Exercise instructions: For the entries below, how many lines include the word "from"? Give the figure and nothing more.
==========
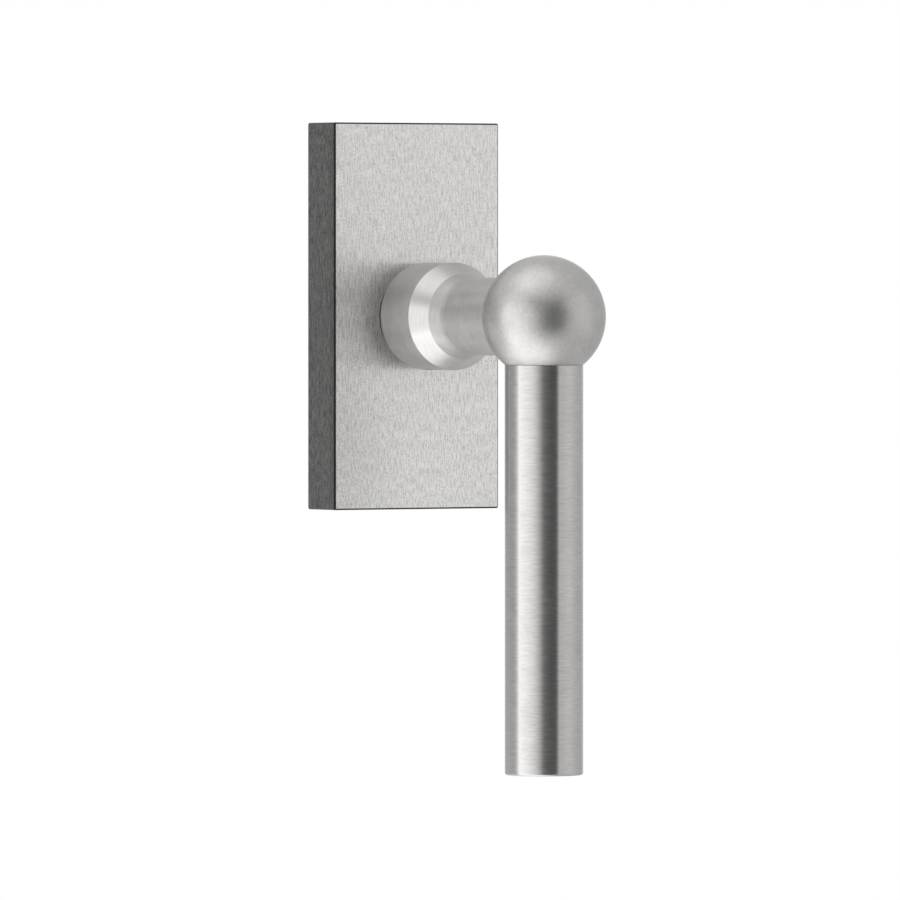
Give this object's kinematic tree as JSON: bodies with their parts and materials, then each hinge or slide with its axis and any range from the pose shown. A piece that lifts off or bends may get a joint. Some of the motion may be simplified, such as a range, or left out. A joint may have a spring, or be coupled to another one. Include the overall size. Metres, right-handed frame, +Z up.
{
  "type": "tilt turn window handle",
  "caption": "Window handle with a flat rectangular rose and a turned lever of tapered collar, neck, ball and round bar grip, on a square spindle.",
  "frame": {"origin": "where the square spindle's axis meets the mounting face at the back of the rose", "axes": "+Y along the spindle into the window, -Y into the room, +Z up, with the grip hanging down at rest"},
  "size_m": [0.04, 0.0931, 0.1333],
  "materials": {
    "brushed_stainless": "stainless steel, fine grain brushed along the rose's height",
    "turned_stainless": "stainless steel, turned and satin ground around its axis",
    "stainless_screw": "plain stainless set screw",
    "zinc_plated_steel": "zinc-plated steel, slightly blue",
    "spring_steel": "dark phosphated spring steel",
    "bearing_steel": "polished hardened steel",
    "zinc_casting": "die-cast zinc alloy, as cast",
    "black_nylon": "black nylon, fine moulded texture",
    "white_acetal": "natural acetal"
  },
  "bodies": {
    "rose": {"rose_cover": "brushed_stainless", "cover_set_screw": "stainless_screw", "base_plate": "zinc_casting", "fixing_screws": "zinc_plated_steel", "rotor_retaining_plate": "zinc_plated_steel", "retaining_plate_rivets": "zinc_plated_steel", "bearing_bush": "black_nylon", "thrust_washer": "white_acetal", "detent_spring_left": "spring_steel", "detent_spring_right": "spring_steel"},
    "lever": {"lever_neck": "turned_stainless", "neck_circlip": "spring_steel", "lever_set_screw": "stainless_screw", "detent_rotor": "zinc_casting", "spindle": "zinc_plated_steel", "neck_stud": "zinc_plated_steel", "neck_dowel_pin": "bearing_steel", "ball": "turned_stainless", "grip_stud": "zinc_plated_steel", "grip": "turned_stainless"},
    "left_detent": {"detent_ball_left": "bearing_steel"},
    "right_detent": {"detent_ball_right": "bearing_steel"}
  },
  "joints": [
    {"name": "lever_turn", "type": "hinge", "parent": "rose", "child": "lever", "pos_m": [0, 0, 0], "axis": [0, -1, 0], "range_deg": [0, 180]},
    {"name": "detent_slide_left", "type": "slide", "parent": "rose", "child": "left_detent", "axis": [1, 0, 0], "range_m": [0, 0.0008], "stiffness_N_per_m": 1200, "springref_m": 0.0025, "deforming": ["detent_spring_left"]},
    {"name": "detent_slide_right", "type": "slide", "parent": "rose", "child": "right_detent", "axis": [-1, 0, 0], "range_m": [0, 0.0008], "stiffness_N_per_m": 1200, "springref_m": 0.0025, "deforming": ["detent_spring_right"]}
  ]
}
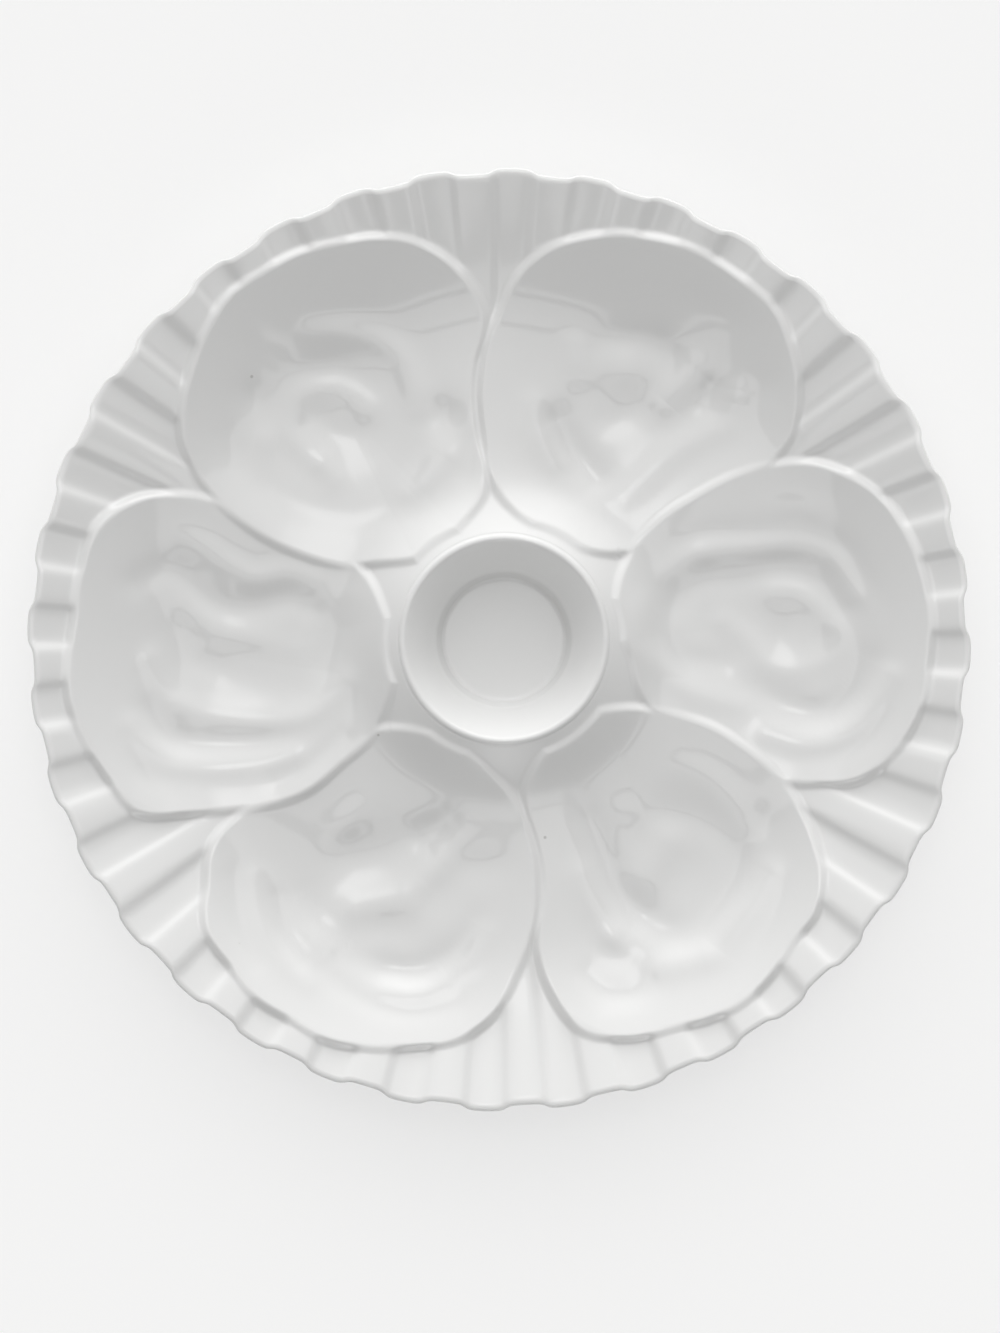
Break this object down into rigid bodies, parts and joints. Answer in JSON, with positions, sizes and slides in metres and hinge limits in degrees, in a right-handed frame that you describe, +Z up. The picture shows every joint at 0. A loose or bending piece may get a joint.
==========
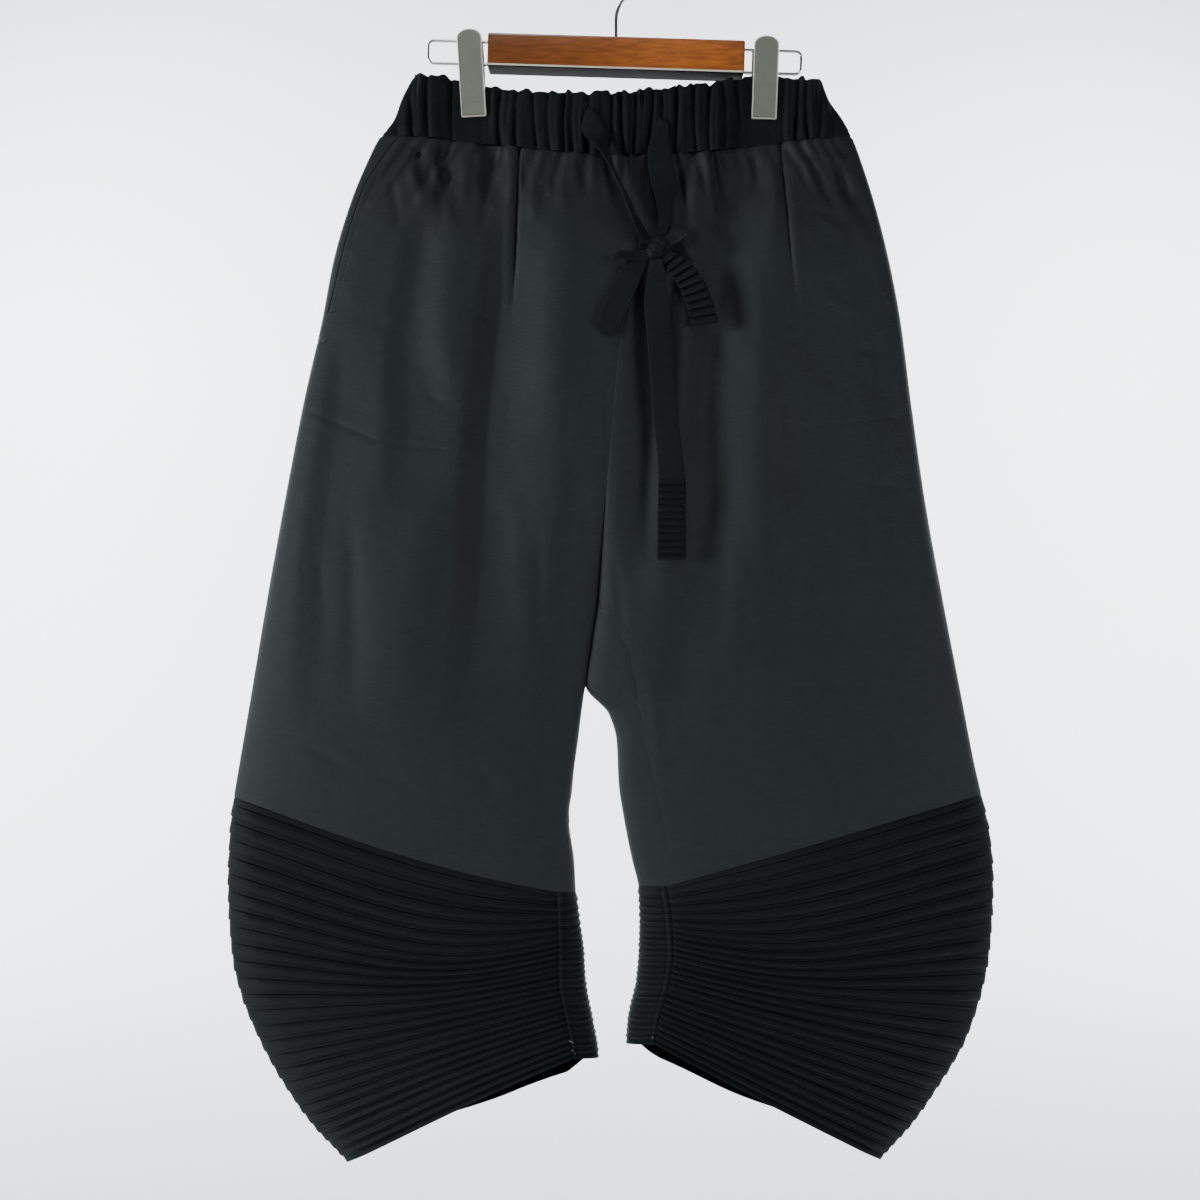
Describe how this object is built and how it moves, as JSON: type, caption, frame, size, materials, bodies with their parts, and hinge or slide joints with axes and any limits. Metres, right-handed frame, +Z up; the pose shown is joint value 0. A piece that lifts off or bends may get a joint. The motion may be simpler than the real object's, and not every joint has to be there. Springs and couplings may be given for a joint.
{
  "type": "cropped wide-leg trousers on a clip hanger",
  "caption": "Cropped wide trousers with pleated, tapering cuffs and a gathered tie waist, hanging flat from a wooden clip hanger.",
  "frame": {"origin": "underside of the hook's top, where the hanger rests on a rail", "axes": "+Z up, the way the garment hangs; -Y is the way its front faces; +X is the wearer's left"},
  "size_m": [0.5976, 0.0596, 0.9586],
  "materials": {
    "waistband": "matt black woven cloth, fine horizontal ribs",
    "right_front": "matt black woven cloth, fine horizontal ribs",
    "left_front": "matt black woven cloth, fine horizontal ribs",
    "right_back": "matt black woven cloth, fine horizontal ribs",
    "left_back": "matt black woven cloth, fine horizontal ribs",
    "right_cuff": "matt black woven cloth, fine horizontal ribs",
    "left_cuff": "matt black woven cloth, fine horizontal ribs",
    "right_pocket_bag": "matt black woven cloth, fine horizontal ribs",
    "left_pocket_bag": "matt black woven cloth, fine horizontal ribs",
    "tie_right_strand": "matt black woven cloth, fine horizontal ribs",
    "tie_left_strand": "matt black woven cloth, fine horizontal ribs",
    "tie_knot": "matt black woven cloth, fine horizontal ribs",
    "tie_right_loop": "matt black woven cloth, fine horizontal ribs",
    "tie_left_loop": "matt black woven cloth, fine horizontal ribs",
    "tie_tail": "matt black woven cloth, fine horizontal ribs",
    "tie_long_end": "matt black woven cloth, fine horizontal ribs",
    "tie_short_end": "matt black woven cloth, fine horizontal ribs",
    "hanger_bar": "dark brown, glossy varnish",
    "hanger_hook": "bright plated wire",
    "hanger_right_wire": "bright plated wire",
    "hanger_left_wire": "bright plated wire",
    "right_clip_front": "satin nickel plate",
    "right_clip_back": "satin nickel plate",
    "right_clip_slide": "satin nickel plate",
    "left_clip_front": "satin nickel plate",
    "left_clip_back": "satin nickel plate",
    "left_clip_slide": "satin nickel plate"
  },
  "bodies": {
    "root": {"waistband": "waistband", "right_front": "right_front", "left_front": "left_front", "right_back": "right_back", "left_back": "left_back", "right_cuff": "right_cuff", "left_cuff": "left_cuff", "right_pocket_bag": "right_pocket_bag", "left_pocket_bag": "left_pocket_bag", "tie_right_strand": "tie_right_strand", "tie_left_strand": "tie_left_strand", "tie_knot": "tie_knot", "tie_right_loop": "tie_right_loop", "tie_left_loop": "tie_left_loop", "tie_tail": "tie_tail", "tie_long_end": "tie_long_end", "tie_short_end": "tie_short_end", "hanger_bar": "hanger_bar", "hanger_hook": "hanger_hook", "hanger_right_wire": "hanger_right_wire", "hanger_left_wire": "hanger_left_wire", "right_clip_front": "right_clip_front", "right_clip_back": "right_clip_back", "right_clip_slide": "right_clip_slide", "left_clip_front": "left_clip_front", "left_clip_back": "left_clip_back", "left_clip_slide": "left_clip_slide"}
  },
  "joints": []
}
==========
Exercise result: 2